There is survey evidence that Millennials score slightly higher on narcissism than other generations. But is that really a generational difference? When you compare generations on anything, and you find a discrepancy, you don't know whether that's because of the birth cohort they're part of, or because of their age and life experience. And there's a psychologist, Jean Twenge, who teases those factors apart. She gets surveys done of every generation - when they were high school seniors and college seniors. So, you can compare what 18 and 21-year-old boomers said against millennials of the same age against Gen Xers of the same age.
And when you do that, you find that every generation is slightly more selfish and entitled when they're younger. Being self-focused is just an attribute of being an 18-year-old or a 21-year-old. And then as you age you tend to gain responsibility and gain concern for others. The greatest spike in generosity seems to exist right around mid-career and midlife and that I think is when you feel like you have more to give, you have less to lose and you also start to worry that if nobody helps that next generation coming into the workforce we are all going to be screwed. So I think there is hope for every young generation.When somebody pitches a new idea with a lot of confidence, should you trust them?
It depends on where they sit in the hierarchy. In a rigorous new study, managers actually overestimated the value of their own ideas by 42%. Whereas employees underestimated the value of their own ideas by 11%. Managers were overconfident. As they gain power, they privilege their own perspectives. Whereas employees were a little under confident. They said, "Well I don't really know what I'm doing and they second guess themselves." I think that means that managers need to stop falling in love with their own ideas and start listening to the people below them.

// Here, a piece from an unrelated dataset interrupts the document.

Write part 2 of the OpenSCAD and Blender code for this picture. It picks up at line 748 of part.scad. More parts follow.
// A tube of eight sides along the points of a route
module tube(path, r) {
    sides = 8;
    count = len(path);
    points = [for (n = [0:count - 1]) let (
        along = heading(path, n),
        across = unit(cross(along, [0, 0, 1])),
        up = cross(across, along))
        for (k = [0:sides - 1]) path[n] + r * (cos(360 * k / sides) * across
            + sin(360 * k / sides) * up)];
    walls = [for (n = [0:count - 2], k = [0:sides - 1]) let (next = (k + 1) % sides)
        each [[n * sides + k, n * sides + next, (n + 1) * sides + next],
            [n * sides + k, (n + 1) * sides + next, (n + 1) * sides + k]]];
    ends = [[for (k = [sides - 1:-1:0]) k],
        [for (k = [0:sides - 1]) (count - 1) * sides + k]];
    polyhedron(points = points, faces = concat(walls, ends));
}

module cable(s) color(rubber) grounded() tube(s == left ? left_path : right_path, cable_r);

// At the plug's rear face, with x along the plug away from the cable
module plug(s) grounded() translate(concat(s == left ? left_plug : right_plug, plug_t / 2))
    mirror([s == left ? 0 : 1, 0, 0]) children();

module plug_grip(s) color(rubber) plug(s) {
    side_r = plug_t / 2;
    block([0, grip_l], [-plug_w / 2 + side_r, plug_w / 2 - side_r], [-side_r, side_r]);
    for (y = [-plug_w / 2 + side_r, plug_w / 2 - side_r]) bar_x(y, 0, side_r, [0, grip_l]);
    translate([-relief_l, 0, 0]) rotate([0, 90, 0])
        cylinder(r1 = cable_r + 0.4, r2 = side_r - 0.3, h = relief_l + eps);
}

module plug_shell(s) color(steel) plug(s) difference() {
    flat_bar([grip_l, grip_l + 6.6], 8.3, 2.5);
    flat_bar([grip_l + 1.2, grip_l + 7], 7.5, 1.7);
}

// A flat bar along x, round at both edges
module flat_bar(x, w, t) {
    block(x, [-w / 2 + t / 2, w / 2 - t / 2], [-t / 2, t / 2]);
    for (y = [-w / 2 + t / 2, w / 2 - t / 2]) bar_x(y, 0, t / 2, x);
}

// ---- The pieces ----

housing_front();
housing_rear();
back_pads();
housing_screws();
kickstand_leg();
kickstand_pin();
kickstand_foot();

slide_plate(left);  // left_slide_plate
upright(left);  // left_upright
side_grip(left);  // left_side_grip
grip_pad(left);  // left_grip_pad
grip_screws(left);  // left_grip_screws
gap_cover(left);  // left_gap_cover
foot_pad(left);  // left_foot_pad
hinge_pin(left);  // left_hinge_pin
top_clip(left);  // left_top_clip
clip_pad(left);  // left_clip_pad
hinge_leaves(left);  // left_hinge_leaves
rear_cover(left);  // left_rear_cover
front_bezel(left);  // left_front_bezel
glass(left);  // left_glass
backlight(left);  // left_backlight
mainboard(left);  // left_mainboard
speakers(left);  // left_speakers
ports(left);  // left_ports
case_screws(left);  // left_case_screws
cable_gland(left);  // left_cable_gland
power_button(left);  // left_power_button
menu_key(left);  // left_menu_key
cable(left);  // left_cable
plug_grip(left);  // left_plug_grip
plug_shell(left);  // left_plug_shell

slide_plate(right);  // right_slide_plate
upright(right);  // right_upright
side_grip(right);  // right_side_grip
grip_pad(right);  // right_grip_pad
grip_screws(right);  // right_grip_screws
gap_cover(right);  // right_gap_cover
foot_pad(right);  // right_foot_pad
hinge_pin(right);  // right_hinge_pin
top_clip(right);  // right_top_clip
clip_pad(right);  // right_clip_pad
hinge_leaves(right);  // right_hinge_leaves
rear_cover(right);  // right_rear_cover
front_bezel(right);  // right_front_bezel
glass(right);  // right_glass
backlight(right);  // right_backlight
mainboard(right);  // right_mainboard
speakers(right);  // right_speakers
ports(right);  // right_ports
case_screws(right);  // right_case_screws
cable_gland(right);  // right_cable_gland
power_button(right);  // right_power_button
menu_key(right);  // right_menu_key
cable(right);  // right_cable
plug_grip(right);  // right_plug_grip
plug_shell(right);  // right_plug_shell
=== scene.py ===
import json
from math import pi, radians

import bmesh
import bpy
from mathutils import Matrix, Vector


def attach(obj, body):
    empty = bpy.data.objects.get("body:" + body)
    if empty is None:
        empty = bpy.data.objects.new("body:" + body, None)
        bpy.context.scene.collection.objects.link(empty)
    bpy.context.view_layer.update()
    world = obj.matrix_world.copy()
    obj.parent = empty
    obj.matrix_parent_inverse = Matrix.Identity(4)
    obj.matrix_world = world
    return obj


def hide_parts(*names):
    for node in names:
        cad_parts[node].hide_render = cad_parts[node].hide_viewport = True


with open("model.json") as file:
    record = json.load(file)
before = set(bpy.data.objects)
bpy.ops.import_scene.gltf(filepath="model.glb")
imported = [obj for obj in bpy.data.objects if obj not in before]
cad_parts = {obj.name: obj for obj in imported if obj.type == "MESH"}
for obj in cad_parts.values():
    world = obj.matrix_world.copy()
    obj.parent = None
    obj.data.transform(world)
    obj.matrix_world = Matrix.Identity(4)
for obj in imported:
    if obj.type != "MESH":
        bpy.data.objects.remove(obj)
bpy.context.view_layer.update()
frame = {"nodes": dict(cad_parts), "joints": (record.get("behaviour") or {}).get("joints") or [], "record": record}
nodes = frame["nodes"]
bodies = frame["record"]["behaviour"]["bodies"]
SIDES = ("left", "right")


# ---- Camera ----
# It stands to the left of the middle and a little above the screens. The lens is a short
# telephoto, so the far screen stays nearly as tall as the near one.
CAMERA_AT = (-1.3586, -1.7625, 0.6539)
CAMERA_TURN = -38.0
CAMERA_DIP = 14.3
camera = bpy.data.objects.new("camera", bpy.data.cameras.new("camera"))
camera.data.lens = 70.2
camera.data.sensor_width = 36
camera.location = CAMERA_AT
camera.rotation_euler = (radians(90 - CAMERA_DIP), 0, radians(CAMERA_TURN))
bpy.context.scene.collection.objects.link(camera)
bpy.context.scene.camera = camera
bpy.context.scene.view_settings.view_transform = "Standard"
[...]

One of the easiest ways to do that is to run an innovation tournament - a contest for new ideas. A great example comes from Dow Chemical. They could put out a call for ideas and said we're trying to save energy and reduce waste. We'll take any proposal that costs no more than $200,000 US and it has to be able to pay for itself within a year. Over a decade, they ended up investing in 575 ideas that were submitted into that tournament. And on average they saved the company 110 million U.S. dollars per year. And most of those ideas did not come from people in creative jobs. Often it was an employee on a factory floor who saw something broken and had an idea for how to fix it. But didn't run with it until the tournament was opened. And I think managers ought to run more of those contests.
Should you practice what you preach?
I'm actually going to say no, you should do the reverse. I think the danger of practicing what you preach is that you claim a set of values and then you hope that you're going to live up to those values through your actions. And if you do great you've just demonstrated integrity. But if you fall short you become a hypocrite. I think a simpler rule is to only preach things you already practice. And then there's no risk of a gap between your claims and your actions. There was a cultural critic Lionel Trilling who wrote about a distinction between authenticity and sincerity. He said authenticity was closing the gap between your inner thoughts and what you express to the outside world. But sincerity is the opposite. It's starting by paying attention to the person you claim to be and then saying internally I want to become that person. And that kind of sincerity is really easy if you're only preaching the things that you already practice.